Back when the earliest incarnations of Dragnet were in their original runs on the air, law enforcement really was largely a thankless job. Of course, officers didn’t have to worry about the legal “niceties” imposed on them by such court decisions as Escobedo v. Illinois, Miranda v. Arizona, or Mapp v. Ohio, and some officers weren’t above “third-degree” tactics back then. While some may argue that the more things change, the more they stay the same in this regard, I would say that such violations of a suspect’s rights are much rarer now than they were then, and even today, many more officers are concerned with doing the job in the right way (that is, in doing one’s best to apprehend guilty parties while paying due attention to civil rights) than simply doing the job right (that is, in apprehending an apparently-guilty party at any cost).

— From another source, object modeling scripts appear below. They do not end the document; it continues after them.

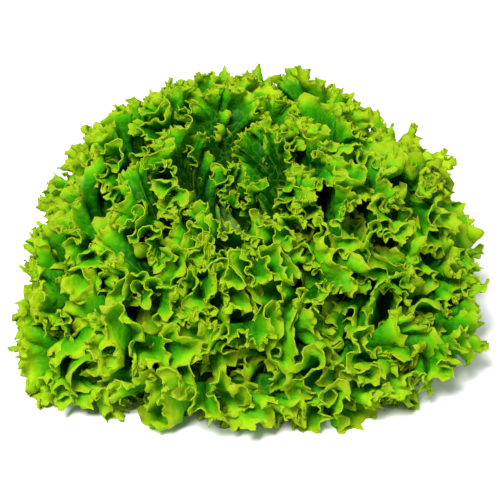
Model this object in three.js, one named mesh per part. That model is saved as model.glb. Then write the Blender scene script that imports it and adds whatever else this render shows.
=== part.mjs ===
// A head of loose, curly-leaved lettuce: one short cut stem that carries a spiral of frilled leaves.
//
// Millimetres, +Z up. The origin is the centre of the stem's cut face, which lies on the surface
// that the head rests on. -Y is the side that the heart leans to, and +Y the side that stands tallest.
//
// Every leaf is laid out in rosette coordinates (along, layer, azimuth). `along` runs from the leaf's
// foot on the stem, 0, to its tip, 1. `layer` runs from the upright heart, 0, to the outermost leaf
// that lies on the surface, 1. Leaves on different layers never cross, because the curves of
// constant layer fan out from the stem without meeting. Last, the rosette is settled as one: its heart
// leans, its front sinks and its lowest leaves splay, which keeps the leaves apart.
import * as THREE from "three";

// ---- Driving dimensions -------------------------------------------------------------------------
const LEAF_COUNT = 57;
const GOLDEN_ANGLE = Math.PI * (3 - Math.sqrt(5)); // turn from one leaf to the next up the stem
const FIRST_AZIMUTH = THREE.MathUtils.degToRad(22); // azimuth of the innermost leaf
const AZIMUTH_PLAY = 0.14; // how far a leaf may stand off its place in the spiral, in radians

const STEM_RADIUS = 15; // at the cut face
const STEM_HEIGHT = 48; // from the cut face to the growing point, which the heart leaves hide
const TRIMMED_EDGE = 1; // the small chamfer that trimming leaves round the cut face
const STEM_SIDES = 28;
const FOOT_CLEARANCE = 1.2; // from the stem's side to the middle of a leaf's thickness
const LOWEST_FOOT = 0.15; // the outermost and innermost leaves' places up the stem's side
const HIGHEST_FOOT = 0.97;

// The crown is the curve through the leaf tips, as (radius, height): from the heart, up over the
// shoulder, round the head's widest place and down to the surface.
const CROWN = [
  [0, 62],
  [30, 162],
  [172, 68],
  [101, 5],
].map(([radius, height]) => new THREE.Vector2(radius, height));

const HEART_LEAVING_ANGLE = 4; // from straight up, where the innermost midrib leaves the stem, in degrees
const LEAVING_TURN = 80; // how much further over the outermost one leaves, in degrees
const LEAVING_EASE = 0.8; // below 1, the leaves near the heart already lean out early
const ARRIVING_TURN = 92; // how far over the outermost midrib points at its tip, in degrees
const LEAVING_PULL = 0.4; // how stiffly a midrib keeps its first direction, as a share of its span
const ARRIVING_PULL = 0.3; // and its last

const LEAF_THICKNESS = 1.1; // an outer leaf's blade, with its frill's extra tissue spread over it
const HEART_THICKNESS = 0.6; // the innermost leaf's blade
const LEAF_HALF_WIDTH = 58; // the widest outer leaf, measured round the head
const HEART_HALF_WIDTH = 14; // the innermost leaf
const WIDENING = 0.7; // below 1, the leaves near the heart already widen early
const FULL_GROWN_LAYER = 0.8; // leaves beyond this layer are all fully grown
const LENGTH_PLAY = 0.14; // the share by which the shortest leaf falls short of the crown
const LENGTH_RHYTHM = 7.9; // steps of a sine from leaf to leaf, which stand in for chance, in radians
const AZIMUTH_RHYTHM = 5.3;
const FOOT_HALF_WIDTH = 8; // where an outer leaf clasps the stem
const HEART_FOOT_HALF_WIDTH = 2.5;
const FRILL_LAYERS = 0.4; // how many layers an outer leaf's margin swings to each side
const HEART_FRILL_LAYERS = 0.1;
const CLASP_RADIUS = 7; // keeps the innermost leaves from wrapping round the axis more than once

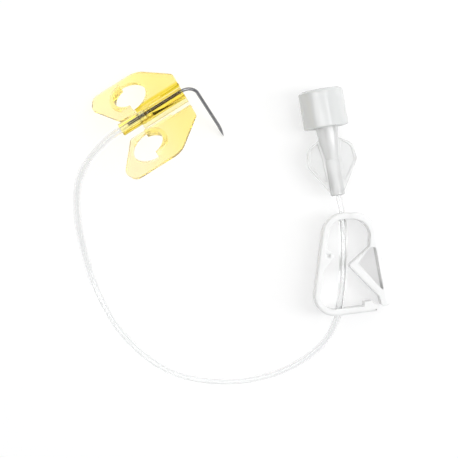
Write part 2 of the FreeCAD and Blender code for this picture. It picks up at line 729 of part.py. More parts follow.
def make_clamp_arm():
    body = new_body("clamp_arm")
    line = clamp_line()
    radius, wall, low = mm("arch_right_radius"), mm("clamp_wall"), mm("tab_bottom")
    arch = [(line["top_right"][0] - radius, line["top_right"][1], 0), (*line["top_right"], radius),
            (arm_line(low), low, mm("tab_corner"))]
    arch_start, arch_corner, _ = inside_of(arch, wall)
    arch_corner = (*arch_corner[:2], mm("arch_inner_radius"))
    outline = new_sketch(body, "arm_outline", "XY_Plane")
    draw_outline(outline, arch + [
        (mm("tab_inner"), low, 0.4), (mm("tooth_low_x"), mm("tooth_low_y"), 0.5),
        (mm("tooth_x"), mm("tooth_y"), 0.7), (mm("tooth_root_x"), mm("tooth_root_top"), 0.6),
        (arm_line(mm("shoulder_top"), wall), mm("shoulder_top")), arch_corner, arch_start,
    ])
    pad(body, outline, "Sizes.clamp_depth")
    # the open triangle behind the tooth
    top, bottom = mm("triangle_top_y"), mm("triangle_bottom")
    triangle = new_sketch(body, "triangle", "XY_Plane")
    draw_outline(triangle, [
        (mm("triangle_x"), mm("triangle_y"), 0.3), (mm("triangle_shoulder_x"), mm("triangle_shoulder_y"), 0.4),
        (mm("triangle_top_x"), top, 0.4), (arm_line(top, mm("arm_wall")), top, 0.3),
        (arm_line(bottom, mm("arm_wall")), bottom, 0.2),
    ])
    pocket(body, triangle, "4 * Sizes.clamp_depth", midplane=True)
    cut_side(body, "arm_split", line, mm("arm_gap"), False)
    return body


luer_place = Placement(Vector(mm("luer_x"), mm("luer_y"), mm("cap_radius")), Rotation(mm("luer_yaw"), 0, 0))
clamp_place = Placement(Vector(mm("clamp_x"), mm("clamp_y"), 0), Rotation())

pieces = {
    "cannula": (make_cannula, winged_needle),
    "hub": (make_hub, winged_needle),
    "left_wing": (lambda: make_wing("left_wing", 1, -1), winged_needle),
    "right_wing": (lambda: make_wing("right_wing", -1, 1), winged_needle),
    "extension_tube": (lambda: make_tube(luer_place), Placement()),
    "luer_connector": (make_luer, luer_place),
    "luer_cap": (make_cap, luer_place),
    "clamp_frame": (make_clamp_frame, clamp_place),
    "clamp_latch": (make_clamp_latch, clamp_place),
    "clamp_arm": (make_clamp_arm, clamp_place),
}

made = {}
for label, (make, place) in pieces.items():
    piece = make()
    piece.Placement = place
    made[label] = piece
    print(f"made {label}")
doc.recompute()

for obj in doc.Objects:
    if "Invalid" in obj.State or "Error" in obj.State:
        raise RuntimeError(f"{obj.Name} failed: {obj.State}")
for label, piece in made.items():
    if piece.Shape.isNull() or not piece.Shape.isValid():
        raise RuntimeError(f"{label} has no valid shape")

os.makedirs("parts", exist_ok=True)
for label, piece in made.items():
    piece.Shape.exportStep(f"parts/{label}.step")
    box = piece.Shape.BoundBox
    print(f"{label}: {len(piece.Shape.Solids)} solid, {piece.Shape.Volume:.1f} mm3, "
          f"x {box.XMin:.2f}..{box.XMax:.2f}, y {box.YMin:.2f}..{box.YMax:.2f}, z {box.ZMin:.2f}..{box.ZMax:.2f}")
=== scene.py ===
from math import cos, radians, sin

import bmesh
import bpy
from mathutils import Matrix, Vector
from mathutils.geometry import convex_hull_2d, intersect_point_line


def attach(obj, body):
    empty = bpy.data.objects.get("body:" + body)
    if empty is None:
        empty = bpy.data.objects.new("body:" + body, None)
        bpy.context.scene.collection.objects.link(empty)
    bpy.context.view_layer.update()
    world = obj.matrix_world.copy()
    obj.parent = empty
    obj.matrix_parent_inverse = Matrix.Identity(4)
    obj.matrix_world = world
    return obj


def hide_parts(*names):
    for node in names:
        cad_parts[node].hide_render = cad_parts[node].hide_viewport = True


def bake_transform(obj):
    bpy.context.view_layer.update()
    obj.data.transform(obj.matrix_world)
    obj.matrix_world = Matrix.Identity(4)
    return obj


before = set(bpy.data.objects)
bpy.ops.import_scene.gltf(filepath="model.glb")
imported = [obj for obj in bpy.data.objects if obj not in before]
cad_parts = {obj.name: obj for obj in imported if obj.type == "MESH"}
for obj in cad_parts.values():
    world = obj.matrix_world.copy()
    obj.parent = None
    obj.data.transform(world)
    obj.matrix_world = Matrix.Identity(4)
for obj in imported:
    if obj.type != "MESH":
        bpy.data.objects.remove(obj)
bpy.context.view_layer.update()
mm = 0.001
scene = bpy.context.scene
print("frame loaded")


def turned(degrees, axis):
    return Matrix.Rotation(radians(degrees), 4, axis)


# where the moulded pieces lie: hub x runs to the bent needle, luer x to the cap, the clamp stands on its side
hubPlace = Matrix.Translation(Vector((-7.35, -0.1, 14.7085)) * mm) @ turned(31.9, "Z") @ turned(-2.2, "Y") \
    @ turned(-45.054, "X")
luerPlace = Matrix.Translation(Vector((48.65, -18.8, 6.05)) * mm) @ turned(99.6, "Z")
clampPlace = Matrix.Translation(Vector((49.55, -23.75, 0)) * mm)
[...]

Some say the solution to failure to live up to arguably-dated ideals is to throw out the ideals, and to adopt a new paradigm more in keeping with “the times.” Just as I suspect Jack Webb would, with due respect, I disagree. Yes, it’s true that anyone who espouses a particular ideal but then fails to live up to that ideal is a hypocrite. It’s also true that this means that, at one time or another and to one degree or another, we’re all hypocrites. But that problem isn’t solved by throwing out the ideal: it’s solved by recommitting ourselves to redouble our efforts to live up to the ideal any time we fall short. That’s the best way—indeed, it might be the only way—to ensure that we can sleep at night and that we can look at ourselves in the mirror every morning.
Those are the kind of ideals Jack Webb tried to uphold, and he tried to create a world in which law enforcement officers, by and large, did the same, and in which those who did not were appropriately dealt with. Whatever shortcomings his efforts may have had, he deserves enormous credit for those efforts, and for the legacy he left both to law enforcement and to the public through them.